Required work:
From the listing below, extract each line containing the string "FreeCAD".

Source excerpt:
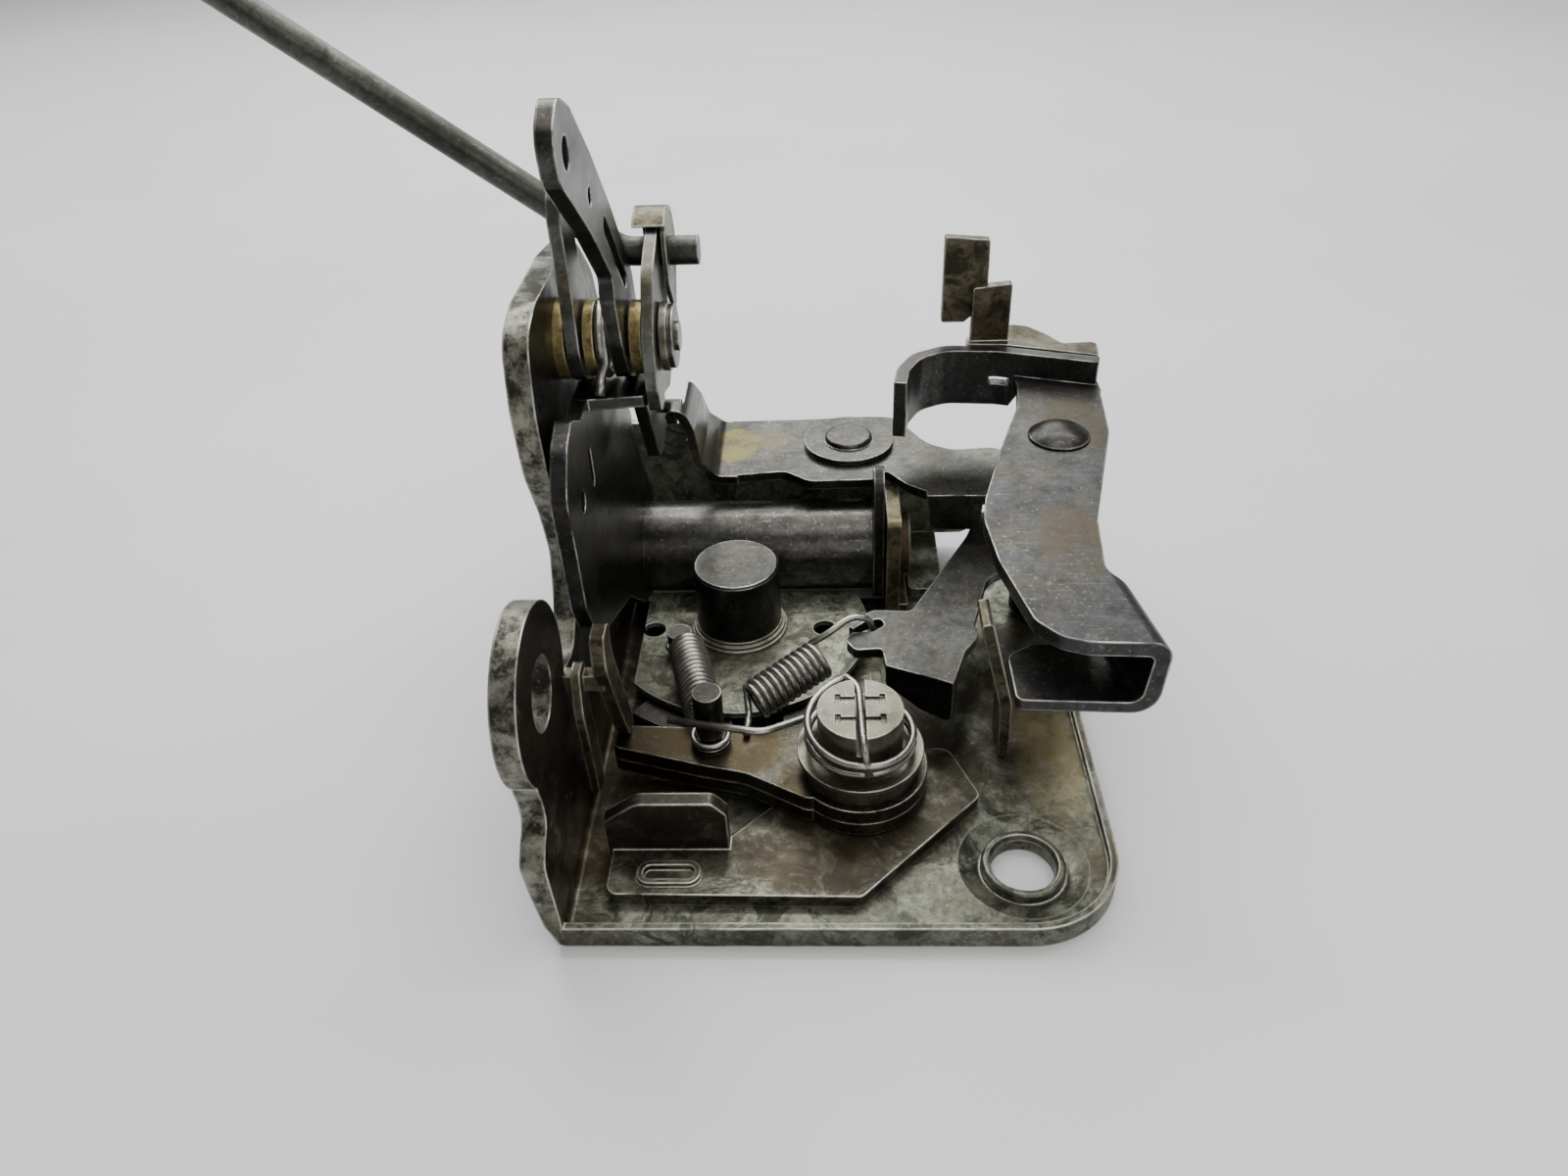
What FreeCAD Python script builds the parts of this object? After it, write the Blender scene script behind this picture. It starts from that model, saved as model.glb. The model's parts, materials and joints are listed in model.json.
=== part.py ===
import FreeCAD, Part
import math
import os

os.makedirs("parts", exist_ok=True)

# Pressed-steel door lock mechanism, millimetres, +Z up.
# The lock lies on the outer side of its face plate. While it is drawn, X runs along the
# plate's front edge, Y towards the rear and the plate's front left corner is the zero point.
# Every node is moved to the row frame when it is written: there the zero point is the
# centre of the fixing hole on the seating face.
V = FreeCAD.Vector

# ---- face plate and flange ----
PLATE_W = 69.0            # face plate, left to right
PLATE_D = 65.7            # face plate, front to rear at the left
LUG_X = 44.0              # the right part of the plate runs further back
LUG_D = 72.0
LUG_R = 6.2                # round lug that carries the lever post
PLATE_T = 2.0
RIM_H = 3.3               # stiffening rim at the front and right edges
RIM_W = 1.0
CORNER_R = 12.0
FIX_X, FIX_Y, FIX_R = 57.3, 10.6, 4.0
SEAT_TOP, BOSS_TOP = 1.8, 2.5   # top of the fixing hole's straight wall and of its flared lip
FLANGE_IN = 0.5           # inner and outer face of the flange's upper part
FLANGE_OUT = -2.5
PLATE_X = 0.5             # left end of the flat plate, where the flange bends up
EAR_Y, EAR_Z, EAR_R, EAR_HOLE_R = 13.0, 29.3, 10.8, 4.4

# ---- claw and pawl ----
CLAW_X, CLAW_Y = 19.4, 55.2
CLAW_Z0, CLAW_Z1 = 2.3, 3.8
CLAW_RIM_R, CLAW_LOBE_R, CLAW_HUB_R = 23.5, 25.6, 7.2
DECK_Z0, DECK_Z1, DECK_R = 4.1, 5.0, 20.0
PEG_R, PEG_TOP, PEG_SHANK_R = 6.5, 17.0, 4.0
COLLAR_TOP = 6.8
STUD_X, STUD_Y = 37.2, 22.2
STUD_R, STUD_HEAD_R, STUD_TOP = 4.0, 5.5, 18.0
PAWL_Z = (4.3, 6.3, 6.4, 8.5)              # backing lamination, then pawl lamination
PAWL_HUB_R = 8.75
PIN_X, PIN_Y, PIN_R, PIN_TOP = 17.4, 26.0, 1.95, 17.5
COIL_R, COIL_WIRE, COIL_Z = 6.75, 1.0, 12.2
POST2_X, POST2_Y = 10.9, 48.4              # small spring post on the cover

# ---- release lever and outer handle lever, one vertical axis ----
POST_X, POST_Y, POST_R = 66.8, 61.9, 3.0
SPACER_R = 4.6
REL_Z0, REL_Z1 = 13.4, 15.0
OUT_Z0, OUT_Z1 = 32.0, 34.0
CHANNEL_Z0, CHANNEL_Z1 = 23.4, 25.0
BAND_Z0, BAND_Z1, BAND_T = 28.6, 37.8, 2.0

# ---- transfer arm ----
ARM_X, ARM_Y = 36.9, 82.0
ARM_Z0, ARM_Z1 = 20.4, 22.0
ARM_SHANK_R = 3.0

# ---- locking tube and crank, one axis along X ----
TUBE_Y, TUBE_Z, TUBE_R = 69.5, 10.5, 7.4
TUBE_X0, TUBE_X1 = 4.0, 40.4
TUBE_SHAFT_R = 2.5
CRANK_X0, CRANK_X1 = 2.0, 4.0
CAM_X1 = 42.0
BEAR_X0, BEAR_X1 = 42.4, 44.6

# ---- lever stack, one axis along X ----
STACK_Y, STACK_Z, STACK_R = 48.0, 57.0, 2.5
KEY_X = (2.2, 3.8)
INSIDE_X = (7.6, 9.4)
HANDLE_HOLE_Y, HANDLE_HOLE_Z = 26.3, 85.2
LOCK_X = (11.5, 13.0)
STACK_END_X = 15.4

# ---- pull rod ----
ROD_Y, ROD_Z, ROD_R = 57.0, 64.5, 1.8
ROD_STUB_X, ROD_BEND_X = 17.6, 8.0
ROD_DIR = V(-0.807, 0.0, 0.591)
ROD_LENGTH, ROD_THREAD = 118.0, 22.0
ROD_BEND_R = 5.0

RUN = 0.05                # radial clearance of a running fit


def rounded(points, radius):
    """Closed wire through points (3-D vectors in one plane), corners rounded by radius.
    radius is one number or one per point."""
    n = len(points)
    radii = radius if isinstance(radius, (list, tuple)) else [radius] * n
    starts, ends = [], []
    for i in range(n):
        p, a, b = points[i], points[i - 1] - points[i], points[(i + 1) % n] - points[i]
        half = a.getAngle(b) / 2
        reach = min(radii[i] / math.tan(half), 0.45 * a.Length, 0.45 * b.Length)
        reach = reach if reach > 0.02 else 0.0
        starts.append(p + a.normalize() * reach)
        ends.append(p + b.normalize() * reach)
    edges = []
    for i in range(n):
        s, e, p = starts[i], ends[i], points[i]
        if (s - e).Length > 1e-4:
            a, b = s - p, e - p
            half = a.getAngle(b) / 2
            r = a.Length * math.tan(half)
            centre = p + (a + b).normalize() * (r / math.sin(half))
            middle = centre + (p - centre).normalize() * r
            edges.append(Part.Arc(s, middle, e).toShape())
        nxt = starts[(i + 1) % n]
        if (nxt - e).Length > 1e-4:
            edges.append(Part.LineSegment(e, nxt).toShape())
    return Part.Wire(Part.__sortEdges__(edges))


def flat(outline, z0, z1, radius=0.6):
    """Plate lying flat: outline in X, Y."""
    wire = rounded([V(x, y, z0) for x, y in outline], radius)
    return Part.Face(wire).extrude(V(0, 0, z1 - z0))


def upright(outline, x0, x1, radius=0.6):
    """Plate standing in the Y, Z plane."""
    wire = rounded([V(x0, y, z) for y, z in outline], radius)
    return Part.Face(wire).extrude(V(x1 - x0, 0, 0))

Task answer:
What FreeCAD Python script builds the parts of this object? After it, write the Blender scene script behind this picture. It starts from that model, saved as model.glb. The model's parts, materials and joints are listed in model.json.
import FreeCAD, Part
V = FreeCAD.Vector